After each component was artfully prepared, my stress grew when I debated whether or not it was good enough. Will she just love this or give me a fake smile to mask her disappointment? Expectations for birthday gifts, witty glad-you-lived-another-year cards, and tasty birthday treats are so high that, to some people, flaws can lead to a bad birthday. Or, for true birthday Nazis, question the strength of a friendship.
           

One of these two women firmly believes that she should be treated like a princess for the entire week of her birthday. It takes a lot of fun out of the celebration, and this seems to be a growing trend in the birthday realm. Between party stores and large, birthday themed sections in every grocery store, people take these events very seriously.
 
Unfortunately, this royal treatment is becoming more standard than unusual. With shows like My Super Sweet 16, newer generations are convinced that birthdays are times to be worshipped, not to enjoy some sweets and good company.
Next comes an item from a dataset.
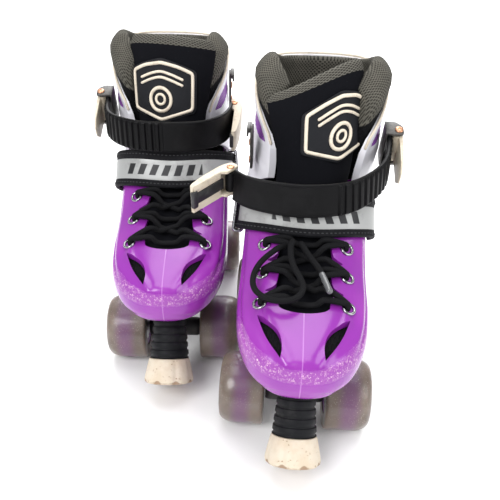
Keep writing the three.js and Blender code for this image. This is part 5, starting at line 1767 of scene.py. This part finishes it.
def lace_height(x, y):
    over_shell = eased(abs(x), TAB_REACH - 13, TAB_REACH - 5)
    tongue = boot_top(x, y, TONGUE_INSET) + 1.5
    shell = boot_top(x, y) + 1.6
    return LACE_DIAMETER / 2 + tongue + (shell - tongue) * over_shell


def make_laces(side):
    """Rows straight across at the eyelets, and a cross between each two rows."""
    form = Form()
    for index, share in enumerate(EYELET_ROWS):
        y = boot_y(share)
        row = [(s * EYELET_SPREAD, y + 0.5 * math.sin(3 * s), lace_height(s * EYELET_SPREAD, y))
               for s in np.linspace(-1, 1, 15)]
        row = [(row[0][0] - 0.4, y, row[0][2] - 3.4), *row, (row[-1][0] + 0.4, y, row[-1][2] - 3.4)]
        form.merge(tube(smooth_path(row, 90), LACE_DIAMETER / 2, 20))
        if index + 1 < len(EYELET_ROWS):
            after = boot_y(EYELET_ROWS[index + 1])
            for sign in (1, -1):
                line = []
                for s in np.linspace(-1, 1, 17):
                    at_y = y + (after - y) * (s + 1) / 2
                    lift = (2.4 if sign > 0 else 0.9) * (1 - s * s)
                    line.append((sign * s * EYELET_SPREAD, at_y, lace_height(s * EYELET_SPREAD, at_y) + lift))
                form.merge(tube(smooth_path(line, 100), LACE_DIAMETER / 2, 20))
    make(side, "lacing", form, LACE, "boot", ["laces"], sharp=60)

    points, facing = [], []
    for share in EYELET_ROWS:
        y = boot_y(share)
        for sign in (1, -1):
            x = sign * (EYELET_SPREAD + 1.2)
            slope_x = (boot_top(x + 1, y) - boot_top(x - 1, y)) / 2
            slope_y = (boot_top(x, y + 1) - boot_top(x, y - 1)) / 2
            points.append((x, y, boot_top(x, y) + 0.55))
            facing.append(Vector((-slope_x, -slope_y, 1)).normalized())
    seeds = bpy.data.meshes.new("eyelet_points")
    seeds.from_pydata(points, [], [])
    seeds.attributes.new("facing", "FLOAT_VECTOR", "POINT").data.foreach_set("vector", np.array(facing).ravel())
    make(side, "eyelets", grown(seeds, EYELETS, Ring_Radius=EYELET_RADIUS, Wire_Radius=EYELET_WIRE,
                                Metal=CHROME), CHROME, "boot")


def make_free_laces():
    """The bow's loop and the lace's free end, on the left skate."""
    place = PLACE["left"]
    for name, points, far_end, node_name in (("bow_loop", LACE_LOOP, "object", "lace_loop"),
                                             ("bow_end", LACE_END, "fitting", "lace_end")):
        line = smooth_path(points, 150 if far_end == "object" else 70)
        path = [place @ Vector(p) for p in line]
        length = sum((b - a).length for a, b in zip(path, path[1:]))
        piece = make("left", name, tube(line, LACE_DIAMETER / 2, 20), LACE, "boot", [node_name],
                     sharp=60)
        if far_end == "fitting":
            tag = smooth_path(line[-24:], 40)
            tip = make("left", "lace_tag", tube(tag, LACE_DIAMETER / 2 + 0.15, 20), AGLET, "boot")
        tuple(path[0])
        [tuple(p) for p in path[::3]]


# ---- shield on the tongue ----

SHIELD = [(0, 24), (14, 21), (28, 16), (28, -11), (26, -14.5), (0, -24), (-26, -14.5), (-28, -11), (-28, 16),
          (-14, 21)]


def inset_outline(outline, by):
    ring = [outline[-1], *outline, outline[0]]
    out = []
    for before, corner, after in zip(ring, ring[1:], ring[2:]):
        a, b, c = (Vector(p) for p in (before, corner, after))
        first = Vector(((b - a).y, -(b - a).x)).normalized()
        second = Vector(((c - b).y, -(c - b).x)).normalized()
        way = first + second
        out.append(tuple(b + way * (by / way.dot(first))))
    return out


SHIELD_HEIGHT = 210
SHIELD_SHIFT = {"right": -5.0, "left": -12.0}


def on_tongue(side, spine, x, y, height):
    """Millimetres across and up the shield's face, to a place on the tongue's front."""
    share = float(np.interp(SHIELD_HEIGHT + 0.95 * y, [row[1] for row in spine],
                            np.linspace(0, 1, len(spine))))
    half = tongue_frame(share, spine)[2]
    return tongue_point(side, share, (SHIELD_SHIFT[side] + x) / half, -height, spine)


def make_shield(side):
    spine = tongue_spine()
    outline = corner_rounded([Vector(p) for p in SHIELD], 3.0)

    def sheet(shape, low, high, steps=9, soft=0.5):
        """A plate that follows the tongue, built as rings shrinking towards its middle."""
        rings = []
        for k in range(steps, 0, -1):
            rings.append([on_tongue(side, spine, x * k / steps, y * k / steps, low) for x, y in shape])
        rings = rings[::-1]
        for x_scale, height in ((1, low), (1, high - soft), (1 - 0.004 * soft * 4, high - soft * 0.3),
                                (0.975, high)):
            rings.append([on_tongue(side, spine, x * x_scale, y * x_scale, height) for x, y in shape])
        for k in range(steps - 1, 0, -1):
            rings.append([on_tongue(side, spine, x * k / steps, y * k / steps, high) for x, y in shape])
        return loft([[tuple(p) for p in ring] for ring in rings])

    make(side, "shield_plate", sheet(outline, 0.2, 2.0), BADGE_RUBBER, "cuff_body")

    def raised(path_2d, radius, height=2.1, closed=True):
        line = [tuple(on_tongue(side, spine, x, y, height)) for x, y in path_2d]
        path = np.array(line + line[:1]) if closed else np.array(line)
        return tube(smooth_path([tuple(p) for p in path], 160 if closed else 60), radius, 10,
                    round_ends=not closed)

    trim = raised(corner_rounded(inset_outline(SHIELD, 3.0), 2.0), 1.25)
    for radius, thick in ((8.4, 1.3), (3.6, 1.0)):
        turns = np.linspace(0, 2 * math.pi, 24, endpoint=False)
        ring = [(radius * math.cos(a), -6 + radius * math.sin(a)) for a in turns]
        trim.merge(raised(ring, thick))
    for y in (13.5, 9.5):
        trim.merge(raised([(-17, y - 4.5), (-8, y - 1.6), (0, y), (8, y - 1.6), (17, y - 4.5)], 1.0,
                          closed=False))
    make(side, "shield_trim", trim, CREAM, "cuff_body")


# ---- assembly ----

for skate in SIDES:
    make_shell(skate)
    make_liner(skate)
    make_tongue(skate)
    make_shield(skate)
    make_cuff(skate)
    make_cuff_rivets(skate)
    make_instep_strap(skate)
    make_strap_ring(skate)
    make_ankle_strap(skate)
    make_ratchet(skate)
    make_cam(skate)
    make_catch(skate)
    make_wheels(skate)
    make_trucks(skate)
    make_base_plate(skate)
    make_toe_stop(skate)
    make_laces(skate)
make_free_laces()


# ---- studio ----

def make_studio():
    bpy.ops.mesh.primitive_plane_add(size=60, location=(0, 0, 0))
    floor = bpy.context.object
    floor.name = "floor"
    paint = Finish("floor_paint").set(**{"Base Color": (0.93, 0.93, 0.93, 1), "Roughness": 0.9,
                                         "Specular IOR Level": 0.1})
    floor.data.materials.append(paint.material)
    for name, at, aim, size, watts, spread in (
            ("key", (-0.9, -1.3, 1.5), (0, -0.05, 0.08), 1.1, 21, 160),
            ("fill", (1.3, -0.9, 1.1), (0, 0, 0.1), 1.3, 12, 170),
            ("over", (0.0, 0.2, 1.9), (0, 0, 0.1), 1.6, 18, 170),
            ("far_floor", (0.0, 5.0, 3.5), (0, 4.0, 0), 6.0, 330, 170),
            ("back", (0.1, 1.6, 1.0), (0, 0.05, 0.15), 1.2, 8, 170)):
        lamp = bpy.data.lights.new(name, "AREA")
        lamp.shape, lamp.size, lamp.energy, lamp.spread = "DISK", size, watts, math.radians(spread)
        body = bpy.data.objects.new(name, lamp)
        body.location = at
        body.rotation_euler = (Vector(aim) - Vector(at)).to_track_quat("-Z", "Y").to_euler()
        bpy.context.collection.objects.link(body)
    world = bpy.data.worlds.new("studio")
    world.use_nodes = True
    backdrop = world.node_tree.nodes["Background"]
    backdrop.inputs["Color"].default_value = (0.93, 0.94, 0.96, 1)
    backdrop.inputs["Strength"].default_value = 0.55
    bpy.context.scene.world = world


# The camera's place from the right skate's origin, its lens in millimetres and its turns in degrees.
CAMERA_FROM_RIGHT = (66.32, -458.35, 321.9)
CAMERA_LENS = 39.97
CAMERA_SHIFT = 0.0926
CAMERA_TILT = 55.87
CAMERA_ROLL = 1.84


def make_camera():
    lens = bpy.data.cameras.new("view")
    lens.sensor_width, lens.lens, lens.shift_y = 36, CAMERA_LENS, CAMERA_SHIFT
    body = bpy.data.objects.new("view", lens)
    origin = PLACE["right"] @ Vector((0, 0, 0))
    body.location = origin + Vector(CAMERA_FROM_RIGHT) * MM
    body.rotation_euler = (Matrix.Rotation(math.radians(CAMERA_TILT), 4, "X")
                           @ Matrix.Rotation(math.radians(CAMERA_ROLL), 4, "Z")).to_euler()
    bpy.context.collection.objects.link(body)
    bpy.context.scene.camera = body


make_studio()
make_camera()
bpy.context.scene.view_settings.view_transform = "Standard"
But by the time the party finishes, the gift wrapping is strewn on the floor, and the cake pan is covered in broken crumbs and hardened frosting, did everyone have a good time?
 
In 2008, CNNbrought attention to a mother who spent $10,000 on a birthday party for her 3-year-old child. I’ll refrain from calculating how many ambiguous charity items could be donated to a non-descript country, but it is ludicrous to spend this amount on such an event. This much stress on the ideal birthday creates Dudley Dursley-like children, counting presents and crying if the cake isn’t perfect.
 
I can appreciate what these events do for our broken economy, but not what it often does to our relationships. I love this friend very much, but rather than enjoy the celebration of her life, I spend more time resenting her ostentatious desires.
 
In a country known for its obese population, you’d think a good cake would be enough.